More peaceful still are the labyrinthine alleys of the Barri Gotic district, with its medieval architecture and leafy squares. An accordionist in the Placa del Pi squeezes out the lazy strains of “Summertime,” segueing seamlessly into Hava Nagila. Just off the antiques-laden Carrer Banys Nous, local men have taken refuge beside the bar at El Portalon Tapas, exchanging banter between sips of wine and cervezas.
This hole-in-the-wall establishment would appear to be the antithesis of Tickets. No velvet rope, no crowds, no “molecular gastronomy.” But in a sense, it’s very much the same. As Albert Adria explained earlier to me, Tickets has a simple goal. “Come with friends, laugh, and have fun.” That, summed up in one bumper-sticker-worthy slogan, is the essence of Barcelona.
4 Places to Stay
Hotel Miramar, Pl. Carlos Ibañez 3,www.hotelmiramarbarcelona.es/en/. Tucked into a hillside in Montjuic, this chic hotel isn’t far from the city centre but feels like an oasis with its skyline views and garden pool.
Hotel Claris, Pau Claris 150, www.derbyhotels.com. This converted palace preserves its 19th century façade, but crowns it with a slick addition that includes a rooftop swimming pool and bar. The hotel’s art collection ranges from Egyptian artifacts to lithographs by Andy Warhol.

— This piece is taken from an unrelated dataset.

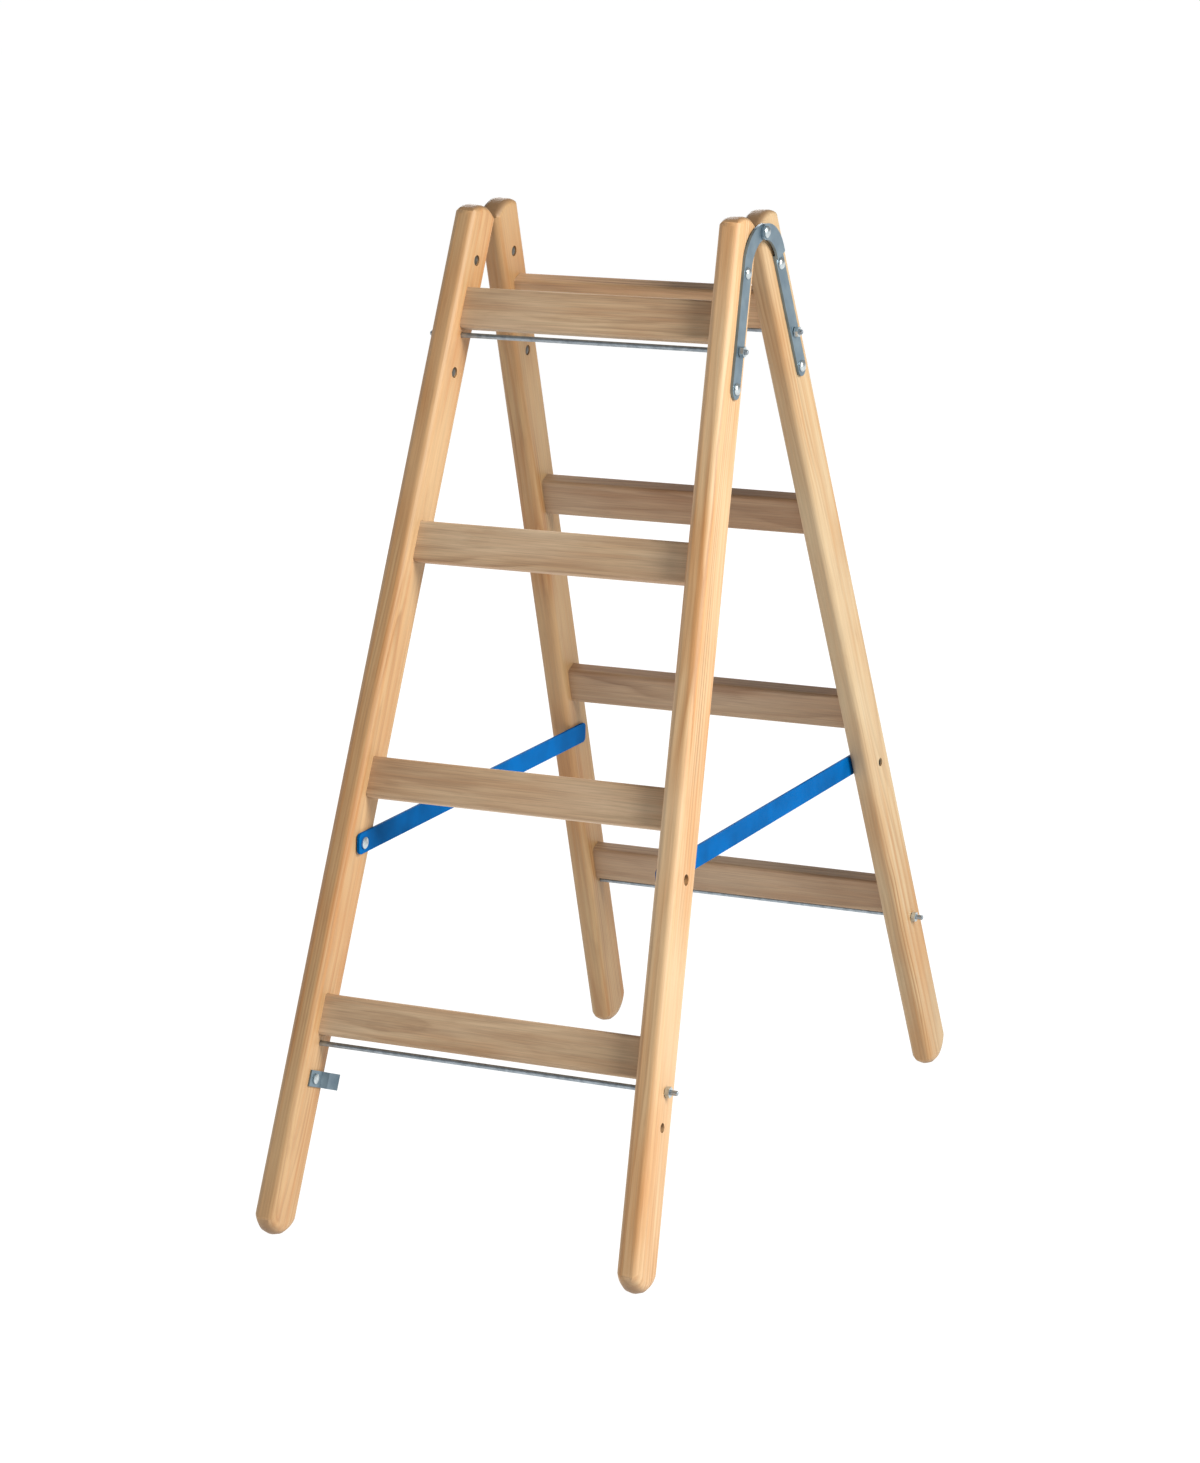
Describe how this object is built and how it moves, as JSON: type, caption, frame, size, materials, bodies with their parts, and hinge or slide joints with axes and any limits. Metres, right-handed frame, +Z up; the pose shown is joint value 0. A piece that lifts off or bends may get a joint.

Mandarin Oriental Barcelona, Passeig de Gracia 38-40, www.mandarinoriental.com. This ultra-hip 98-room hotel boasts a rooftop pool terrace and a Zen-like spa. Stop in the Banker’s Bar for a gin and tonic, Barcelona’s signature cocktail, and dine at the Michelin-starred Moments.
W Barcelona, Plaça de la Rosa del Vents 1 (Final Passeig de Joan de Borbó), www.w-barcelona.com. Billowing like a giant sail at one end of La Barceloneta boardwalk, this 473-room hotel designed by Ricardo Bofill opened in October 2009.
4 Places to Eat
Tickets, Avinguda Paral·lel 164, www.ticketsbar.es. Reservations must be made on-line.
El Bosc De Les Fades, Museo de Cera, Passage de la Banca 5. With its mysterious grottos and drunken Ent trees, this quirky bar is like Timothy Leary’s version of the Hundred Acre Wood.
Mercat de La Boqueria, La Rambla 91, www.boqueria.info. You’ll find everything you need for a picnic lunch at this bustling market. Alternatively, belly up at one of its tapas bars.
Bar del Pla, Calle Montcada 2, www.elpla.cat. Cheap-and-cheerful local tapas bar.
5 Places to Go
La Sagrada Familia, c/Mallorca 401, www.sagradafamilia.org.
Casa Batllo, Passeig de Gracia 43, www.casabatllo.es.
Fundacio Joan Miro, Parc de Montjuic,www.fundaciomiro-bcn.org. Museum dedicated to the Catalan surrealist painter, with a rooftop terrace and sculpture garden.
Museu Picasso, Carrer Montcada 15-23, www.museupicasso.bcn.cat/en/. Features the largest collection of Picasso’s work in Spain.
Las Ramblas, a buzzy, tree-lined boulevard flanked by shops and street performers.
Hot spot: Barceloneta’s beach is THE place for the young and beautiful with energy to burn. For a more laidback approach to the outdoors, head to Parc Guell.
Shop spot: Passeig de Gracia is home to some of the city’s most chi-chi boutiques, but for unusual one-of-a-kind shops and galleries, check out Carrer De La Palla in the Barri Gotic.